Look at the video linked in Interlude: A Pattern Of Repair again. Then jump to the 11 minute mark. See how different the vibe of the intersection is?
This is the shape and concept I’d start pursuing (and could be achieved) with cones or cone-passing structures:
Here’s how we’d replace the current lights with Poynton-like ‘traffic circles’. I admit that three seems rediculous, and there’s ways around it that will be discussed in future episodes. For now, this would count as “good-enough intermediate spot repair”.

Easy.
In a future post, we could talk about patterns for crossings of different modes (people/car, car/bike, bike/people) but this would be a very, very good starting point that would, oh by the way, dramatically reduce the time vehicles spend getting from one side of this area to the other.
Here’s yet another axis on which I can say “I have legible data collected”:
https://joshs-mobility-data-54dab943ebba.herokuapp.com/?zoom=19&latlng=39.741566,%20-104.969673
If you click that link, it’ll take you to something like the below screenshot5:
More on that next time, this post is long enough.
🛵, Josh
PS In the next edition is a brief interlude about tinted windows, and some unique, distinctively local phenomena about those windows, and the effect it has on other users of the same space. update: here it is.
Alternatively, and more enjoyably, I’m also working on a piece about “Linear Parks”. I sort of needed this piece out of the way, to explain why I think it’s reasonable to expect to easily ‘reclaim’ some long and thin shapes on the ground that could be given ‘linear park’ treatment. Here’s the draft, for now.
That would make it possible to enjoy some of the beauty of a place like Cheesman not only as a destination, but also as a path, ferrying you from one place to another via wide, smooth, quiet, paths, trees, mulch, wildflowers, benches, and more, obviously.
I resent making space for ‘efficiency’, though, because it implies that safety needs to ‘make a case’ to be prioritized over efficiency. This has often-enough been the rhetoric of racial supremacists, and I’m reticent to dignify it by taking it seriously.
And Voodoo Donuts, which I visit on my way to the park regularly. It’s a 10 step detour.
the other day, I almost hit someone with the car I was driving!!!!
I was stopped at a large signalized intersection, somewhere on Wadsworth, near Colefax, at the front of a stopped line of traffic in the right-most lane. sunny, clear summer weekday morning, I was driving a small sedan, with my toddler in the back seat.

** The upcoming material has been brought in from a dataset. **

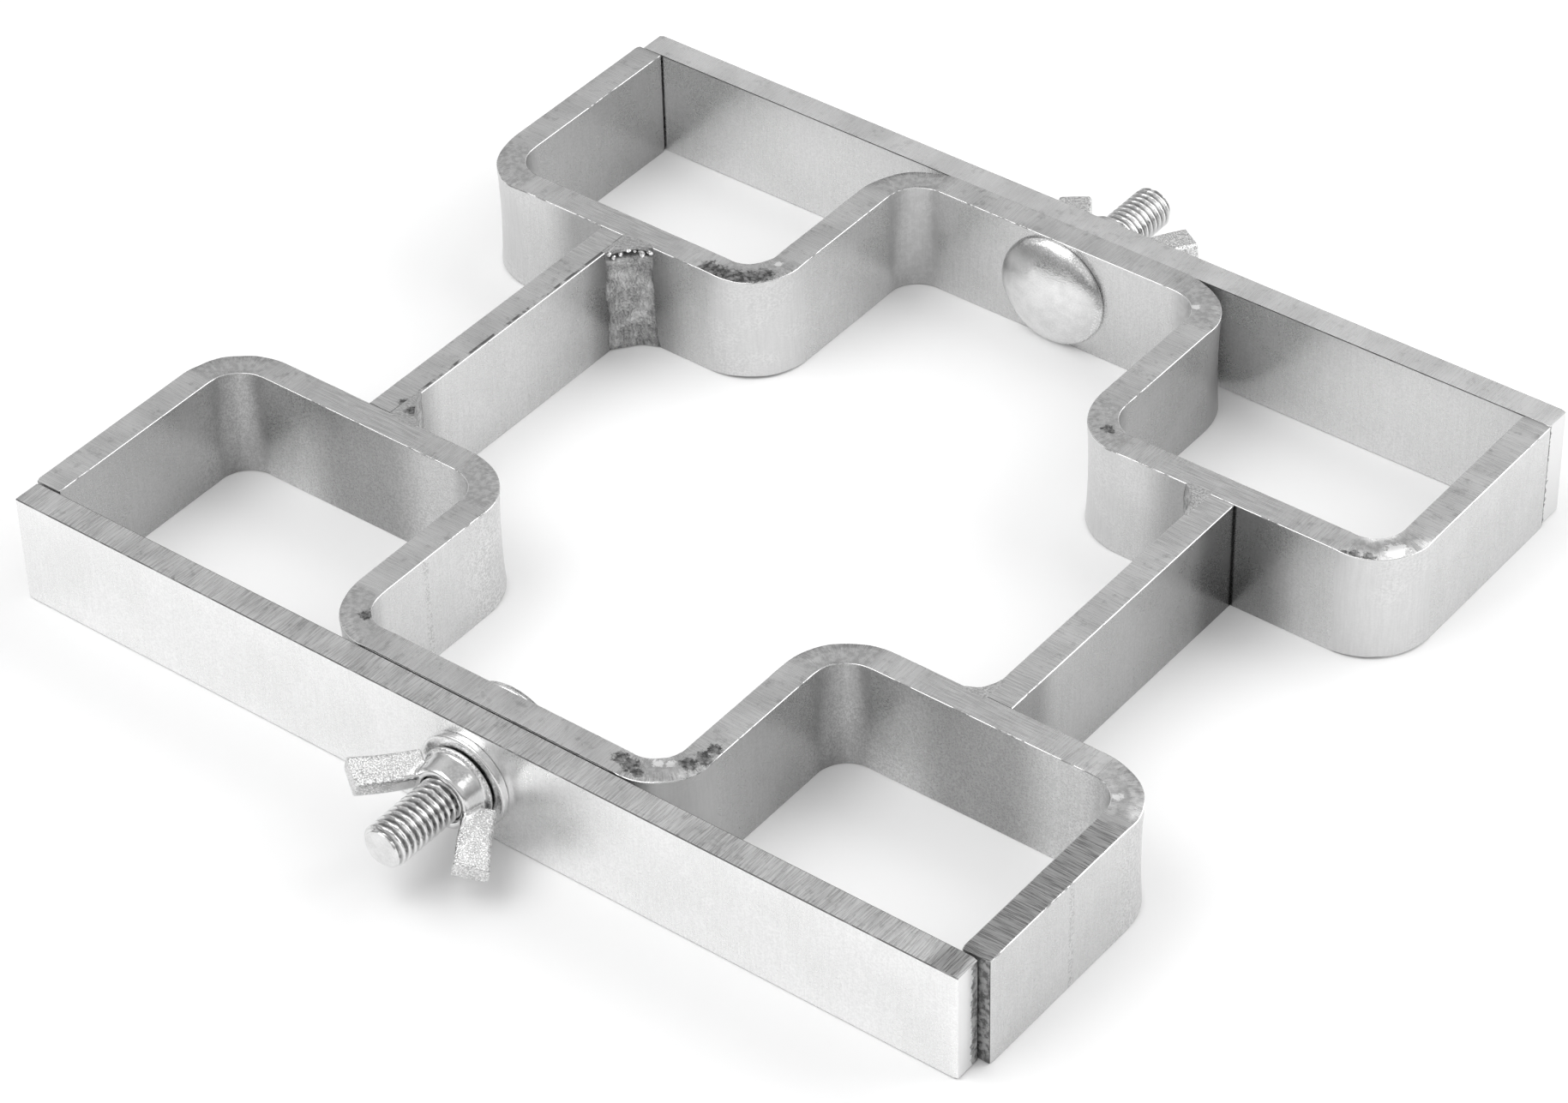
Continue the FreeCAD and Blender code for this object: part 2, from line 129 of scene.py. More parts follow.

We were chatting with each other. I am appropriately disappointed that this stage of my life has me driving her to a camp in a car.
Anyway, while at the red light, two people walked across the crosswalk, in front of my vehicle. We are near many grocery stores and houses and other types of places. Walking around is very reasonable. I didn’t think anything of it. I always stop far-enough back from the intersection that I can see the ground of the entire crosswalk in front of my vehicle. If there were a 2 year old standing on the near-end of the cross walk, I would see it. I could see their whole bodies while they walked across the intersection, as usual. Again, didn’t think anything of it. I knew they were coming, because I could see them, chest-up, in front of the vehicle to my left.

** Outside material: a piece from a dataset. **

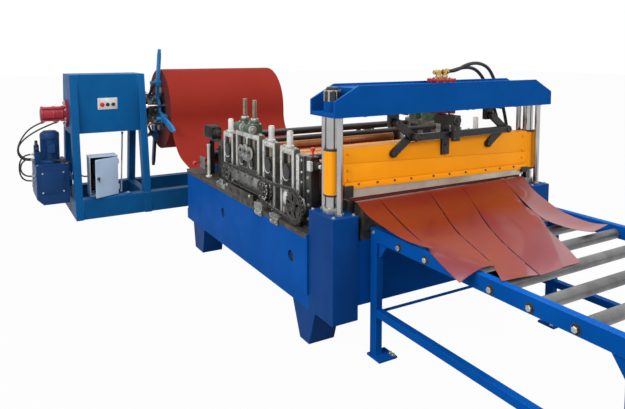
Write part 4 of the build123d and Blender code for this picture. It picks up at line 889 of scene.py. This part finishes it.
# Stands' feet, with their bolts, and small ribs
bm = bmesh.new()
for side in (-1, 1):
    for start, end in ((-1660, -1440), (-1420, -985), (-965, -753), (-710, -500), (-490, -393)):
        block(bm, (start, end), (side * stand_face, side * 832), (deck_z, 655), 3)
        block(bm, (start, end), (side * 760.5, side * 730), (deck_z, 660), 3)
make("stand_feet", bm, dark_steel)
bolts("stand_foot_bolts", [(x, side * 816, 655, UP, 24) for side in (-1, 1) for x in (-1640, -1460, -1390, -1200,
    -1010, -945, -773, -690, -520, -440)], steel)
bolts("stand_top_bolts", [(x + dx, side * stand_y, top, UP, 22) for side in (-1, 1) for x, top in zip(pinch_places,
    stand_tops) for dx in (-70, 70)] + [(x, side * stand_y, 1100, UP, 22) for side in (-1, 1) for x in (-1385, -1360,
    -1040, -1020)] + [(x + 72 * dx, side * 800, z, (0, side, 0), 20) for side in (-1, 1) for x in pinch_places
    for dx in (-1, 1) for z in (860, 1000)], steel)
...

It was a boxy SUV next to me on the left, pulled closer to the crosswalk than I was.
The light changed to green, i took my foot off the brake and was about to put pressure on the accelerator. I always ease into motion, in a car, especially those streets/my child in the car. I don’t race or rush, even when at the front, so I wasn’t rushing. I noticed that the vehicle to my left that, though ahead of me, was not racing off, not that this meant anything.
Right as the car was starting to move forward, from the left,completely obscured by tall hood of the SUV to my left, next to the vehicles front headlight, popped into visibility a man in a wheelchair, obviously rushing to cross the street!
I instantly was on the brakes and stopped, but if I had hurried at all when the light changed, AND/OR was driving a large vehicle with poor sightlines, maybe had loud music or was in a rush or was trying I don’t see how a slightly different ‘play’ of that situation has him very, very dead.
It angers me that I would not have been considered to be ‘at fault’ in that situation, nor would the city engineer who oversees the safe operation of that intersection. The police officer would say/report:
oh, the pedestrian was in the road but the light had changed, it was no longer appropriate to be in the road, see, they started crossing late, they should have waited for the next light cycle if not able to cross it in the appropriate time. Oh well. They got crushed by a vehicle? Well, drivers should try to leave adequate sight-lines, but really the victim/pedestrian shouldn’t have been there. The intersection was designed in accordance to ASHTO 145.434.221, and the cars are all in spec. The driver stayed on the scene, the Civilian Crash Investigation Unit reported it. So sad.
I don’t begrudge an individual police officer. I deployed my standard “lets talk about road networks” strategy. Police deal with car accidents all the time, so I always start there. “Did you notice that *points over at the road* when it snows, the visibility coming around that corner is such that…” but no dice this time. The officer was also unimpressed that a city engineer of a different municipality in Colorado gave me permission to use traffic cones to improve safety outcomes at high-conflict intersections. I communicated my earnest intent to not so misbehave again:
me: “if I had a letter from the city engineer saying this was cool, would I be allowed to proceed?”
officer: “well obviously but you don’t, do you?”
me: “no, but will you believe the things entities will put in email? I’ll talk to him tomorrow, officer. Won’t do anything untoward and unapproved in Loveland again. ✌️”
I did nudge things with the local city engineer, got email approval to run traffic cone experiments on a connecting intersection to the above, but alas I obtained that permission while out of country, and when I returned to town I moved back to Denver, and it was the winter, so the momentum petered out. It was more proof-of-concept, which I feel pretty good about having obtained.